AMY GOODMAN: On a related topic, I want to turn now to your piece in Harper’s Magazine. The World Conference Against Racism was held in Geneva this past April, a follow-up to the first racism conference in Durban, South Africa that took place, well, right before the September 11 attacks, actually.

NAOMI KLEIN: Yeah.

AMY GOODMAN: It was in the midst of that.

Well, unlike Toronto, this time there was a major boycott. The Obama administration refused to attend, claiming the conference would unfairly target Israel. Several other countries joined in, despite the fact that the declaration ultimately contained no criticism of Israel. Instead, it reaffirmed a conference text from 2001 that recognizes the Palestinian right to self-determination and calls for a Palestinian state alongside Israel. Critics say the controversy over Israel could have been an excuse to avoid dealing with the conference’s key issues, including addressing the legacy of slavery.

Well, the piece you wrote in Harper’s, “Minority Death Watch: Jews” [sic] —-

NAOMI KLEIN: “Death Match.”

AMY GOODMAN: “Minority Death Match: Jews, Blacks and the [quote] ‘Post-Racial’ Presidency,” goes through what happened, what, eight years ago and how it was cast. Talk about it.

NAOMI KLEIN: Well, I always find it fascinating that this is what the world was talking about right before September 11, that, in a sense, September 11th interrupted violently this conversation that was taking place. And in the United States, the discussion was far less about Israel, although that was an issue at the conference, and much more about the issue of reparations for slavery. This was the issue in 2001. It was the hot issue on CNN and on all the talk shows. This was the hot issue on campuses. I mean, this has been sort of erased from history, and it’s one of the reasons why I wanted to retell the story of Durban and take it out of this misinformation campaign.

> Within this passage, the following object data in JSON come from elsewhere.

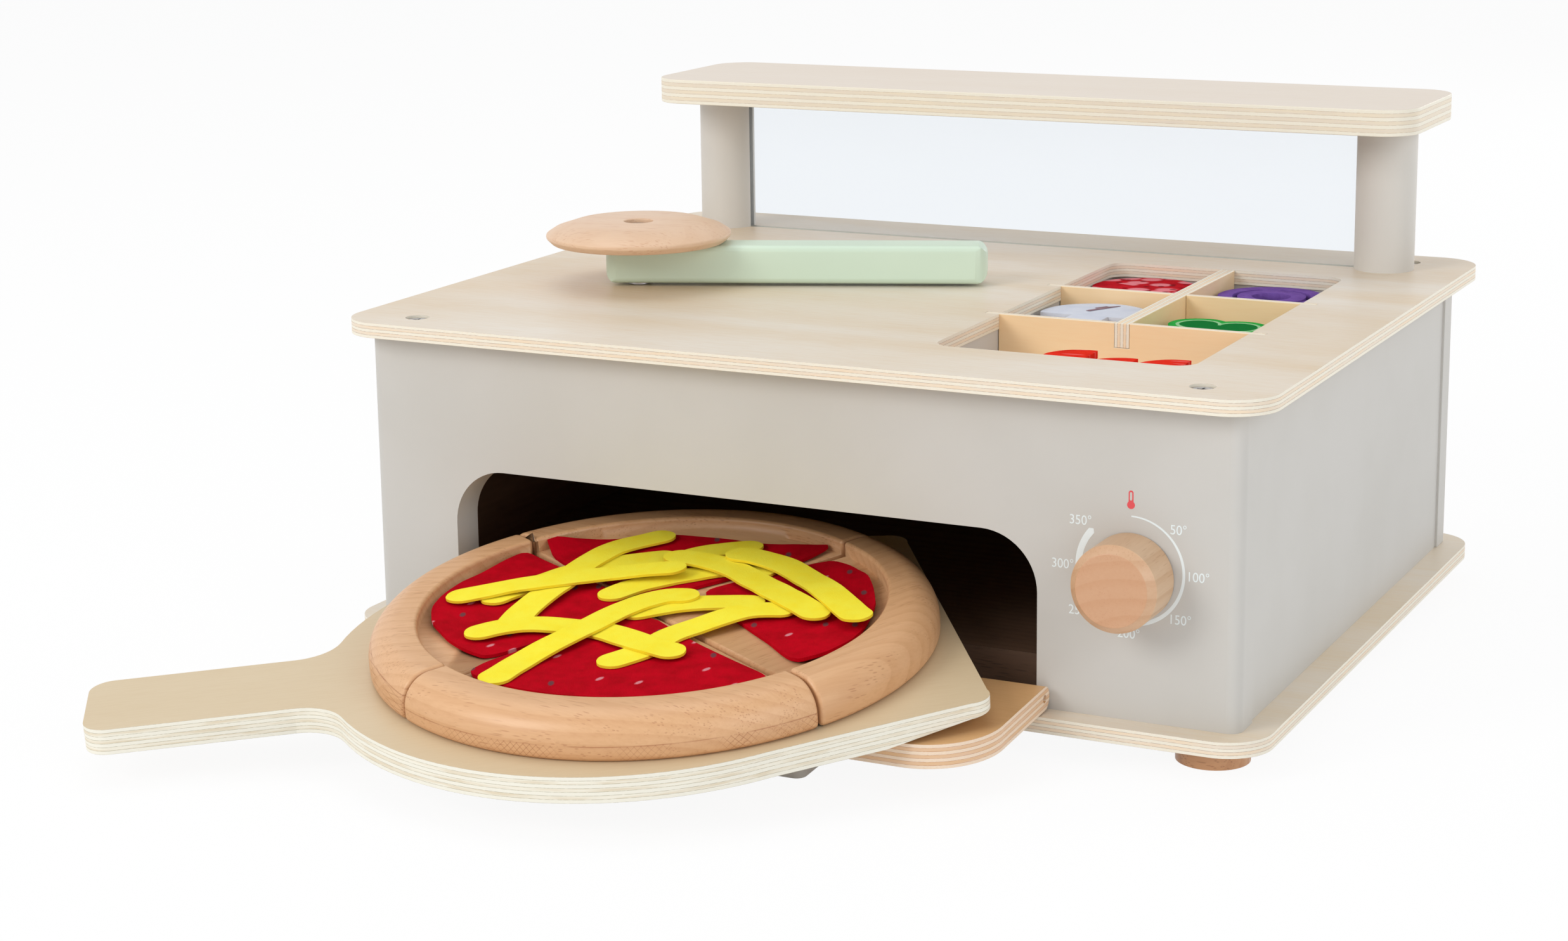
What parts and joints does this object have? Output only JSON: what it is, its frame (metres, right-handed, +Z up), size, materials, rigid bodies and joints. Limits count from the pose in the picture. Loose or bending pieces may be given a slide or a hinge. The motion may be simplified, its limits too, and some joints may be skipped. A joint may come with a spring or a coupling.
{
  "type": "toy pizza oven",
  "caption": "Wooden toy pizza oven with serving shelf, topping bay, fold-down door, knob, peel with a sliced felt-topped pizza, and a wheel cutter.",
  "frame": {"origin": "on the table under the middle of the box's footprint", "axes": "+Z up, the door side faces -Y, +X to the right seen from the front"},
  "size_m": [0.3975, 0.475, 0.2096],
  "materials": {
    "birch_ply": "smooth clear-lacquered birch plywood",
    "dark_paint": "matt dark brown stain on wood",
    "grey_paint": "matt warm light grey paint on wood",
    "door_ply": "plywood with a warm brown lacquer",
    "beech": "satin oiled beech",
    "peel_ply": "satin birch plywood",
    "wheel_wood": "satin beech",
    "mint_paint": "satin mint paint on wood",
    "steel": "bright zinc",
    "clear": "clear acrylic sheet",
    "red_felt": "red wool felt with grey specks",
    "yellow_felt": "yellow wool felt",
    "pads": "hook-and-loop dots",
    "salami_felt": "dark red felt with pink spots",
    "onion_felt": "purple felt",
    "mushroom_felt": "off-white felt",
    "pepper_felt": "green felt",
    "tomato_felt": "orange-red felt"
  },
  "bodies": {
    "oven": {"base_plate": "birch_ply", "feet": "beech", "foot_screws": "steel", "oven_floor": "dark_paint", "front_panel": "grey_paint", "back_panel": "grey_paint", "left_panel": "grey_paint", "right_panel": "grey_paint", "panel_dowels": "beech", "top_plate": "birch_ply", "top_screws": "steel", "bay_floor": "birch_ply", "bay_wall_left": "grey_paint", "bay_wall_right": "grey_paint", "bay_wall_front": "grey_paint", "bay_wall_rear": "grey_paint", "divider_long": "birch_ply", "divider_front": "birch_ply", "divider_rear": "birch_ply", "post_left": "grey_paint", "post_right": "grey_paint", "post_dowels": "beech", "clear_pane": "clear", "serving_shelf": "birch_ply", "hinge_eyes": "steel", "eye_screws": "steel"},
    "door": {"door_board": "door_ply", "hinge_pins": "steel", "door_grip": "grey_paint", "grip_screws": "steel"},
    "knob": {"knob": "beech", "knob_spindle": "beech", "knob_washer": "steel", "knob_collar": "beech"},
    "peel": {"peel": "peel_ply"},
    "front_slice": {"slice_front": "beech", "sauce_front": "red_felt", "pads_front": "pads"},
    "right_slice": {"slice_right": "beech", "sauce_right": "red_felt", "pads_right": "pads"},
    "rear_slice": {"slice_rear": "beech", "sauce_rear": "red_felt", "pads_rear": "pads"},
    "left_slice": {"slice_left": "beech", "sauce_left": "red_felt", "pads_left": "pads"},
    "cheese": {"cheese_strips": "yellow_felt"},
    "cutter": {"cutter_handle": "mint_paint", "cutter_pin": "steel", "pin_washer": "steel", "pin_cap": "steel"},
    "wheel": {"cutter_wheel": "wheel_wood"},
    "salami": {"salami": "salami_felt"},
    "onion": {"onion": "onion_felt"},
    "mushroom": {"mushroom": "mushroom_felt"},
    "pepper": {"pepper": "pepper_felt"},
    "tomato": {"tomato": "tomato_felt"}
  },
  "joints": [
    {"name": "door_hinge", "type": "hinge", "parent": "oven", "child": "door", "pos_m": [-0.019, -0.1479, 0.0212], "axis": [-1, 0, 0], "range_deg": [0, 93.3]},
    {"name": "peel_slide", "type": "slide", "parent": "oven", "child": "peel", "axis": [0, -0.9659, 0.2588], "range_m": [0, 0.407]},
    {"name": "knob_turn", "type": "hinge", "parent": "oven", "child": "knob", "pos_m": [0.1395, -0.143, 0.0691], "axis": [0, -1, 0], "continuous": true},
    {"name": "front_slice_slide", "type": "slide", "parent": "peel", "child": "front_slice", "axis": [0.284, -0.9535, -0.1004], "range_m": [0, 0.03]},
    {"name": "right_slice_slide", "type": "slide", "parent": "peel", "child": "right_slice", "axis": [0.9588, 0.2825, 0.0297], "range_m": [0, 0.025]},
    {"name": "rear_slice_slide", "type": "slide", "parent": "peel", "child": "rear_slice", "axis": [-0.284, 0.9535, 0.1004], "range_m": [0, 0.025]},
    {"name": "left_slice_slide", "type": "slide", "parent": "peel", "child": "left_slice", "axis": [-0.9588, -0.2825, -0.0297], "range_m": [0, 0.014]},
    {"name": "cheese_lift", "type": "slide", "parent": "peel", "child": "cheese", "axis": [0, 0, 1], "range_m": [0, 0.014]},
    {"name": "cutter_lift", "type": "slide", "parent": "oven", "child": "cutter", "axis": [0, 0, 1], "range_m": [0, 0.12]},
    {"name": "wheel_spin", "type": "hinge", "parent": "cutter", "child": "wheel", "pos_m": [-0.1182, -0.0347, 0.16], "axis": [0, 0, 1], "continuous": true},
    {"name": "salami_lift", "type": "slide", "parent": "oven", "child": "salami", "axis": [0, 0, 1], "range_m": [0, 0.03]},
    {"name": "onion_lift", "type": "slide", "parent": "oven", "child": "onion", "axis": [0, 0, 1], "range_m": [0, 0.03]},
    {"name": "mushroom_lift", "type": "slide", "parent": "oven", "child": "mushroom", "axis": [0, 0, 1], "range_m": [0, 0.05]},
    {"name": "pepper_lift", "type": "slide", "parent": "oven", "child": "pepper", "axis": [0, 0, 1], "range_m": [0, 0.05]},
    {"name": "tomato_lift", "type": "slide", "parent": "oven", "child": "tomato", "axis": [0, 0, 1], "range_m": [0, 0.05]}
  ],
  "couplings": [
    {"joint": "door_hinge", "follows": "peel_slide", "rad_per_m": 4}
  ]
}
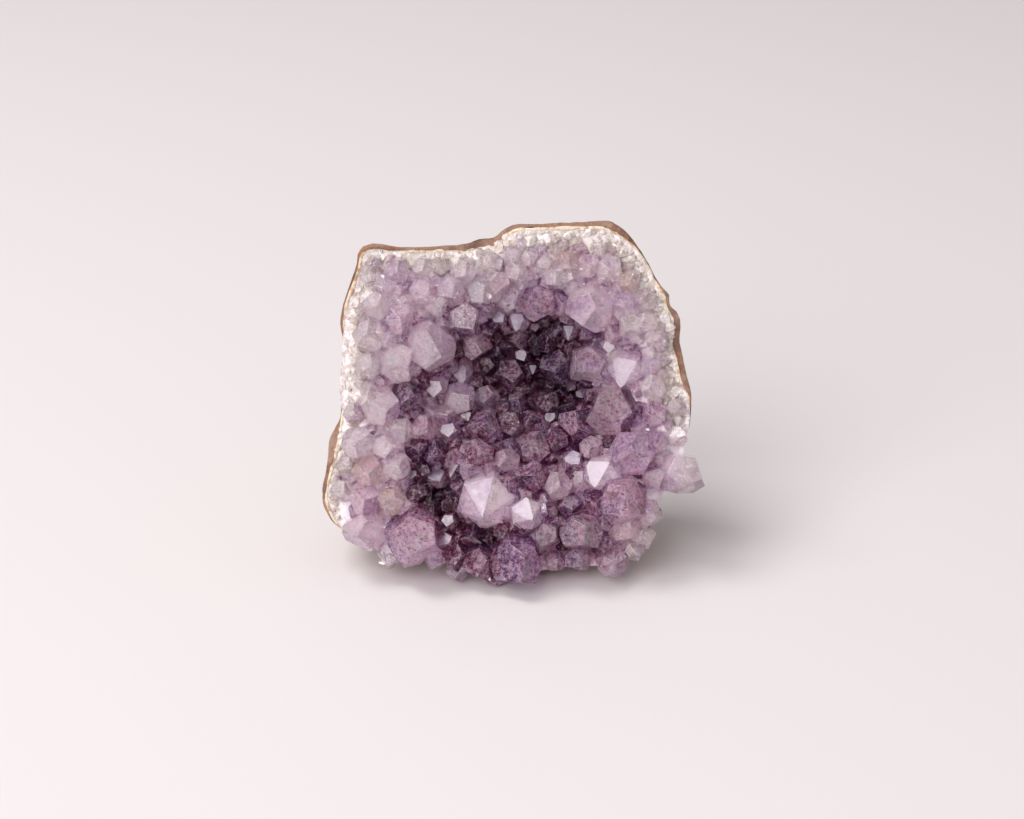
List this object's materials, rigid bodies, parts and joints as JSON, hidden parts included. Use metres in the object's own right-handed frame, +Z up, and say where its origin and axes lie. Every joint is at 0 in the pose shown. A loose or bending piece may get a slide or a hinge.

You know, in the lead-up to Durban II, you couldn’t find an article about this conference -— Durban II is what the follow-up conference in Geneva was called, was described as. You couldn’t find a reference to it without the pairing of the word “hate-fest.” It was just universally described as a “hate-fest.” People believed that this conference was equating Zionism with racism. It absolutely was not. The conference in 2001 did not. And it was an enormously important forum. This was the only UN gathering of its kind, which looked frontally at racism.

And to me, what was so striking about this, as well, is that, you know, in the middle of an economic crisis — and we’re certainly in one — this is a time when we know that racist ideas spread. We know this historically. So it seemed to me an extraordinary decision on the part of the Obama administration and all of these Western European governments, my government, Canada, Australia, to say, as they did in April, we are not going to talk about racism, because we don’t like a couple of things that may or may not be on the agenda. To me, it seemed reckless. I mean, this is a time when, you know, across Europe far-right parties are rising. Look at what’s happening in this country with rampant racism directed at Obama himself. And there was just this decision, we’re not going to talk about it.

AMY GOODMAN: Your piece begins, in Harper’s, where you are visiting the offices of the United Nations High Commissioner for Human Rights in Geneva. Explain what happened as you were there, as the hours unfolded.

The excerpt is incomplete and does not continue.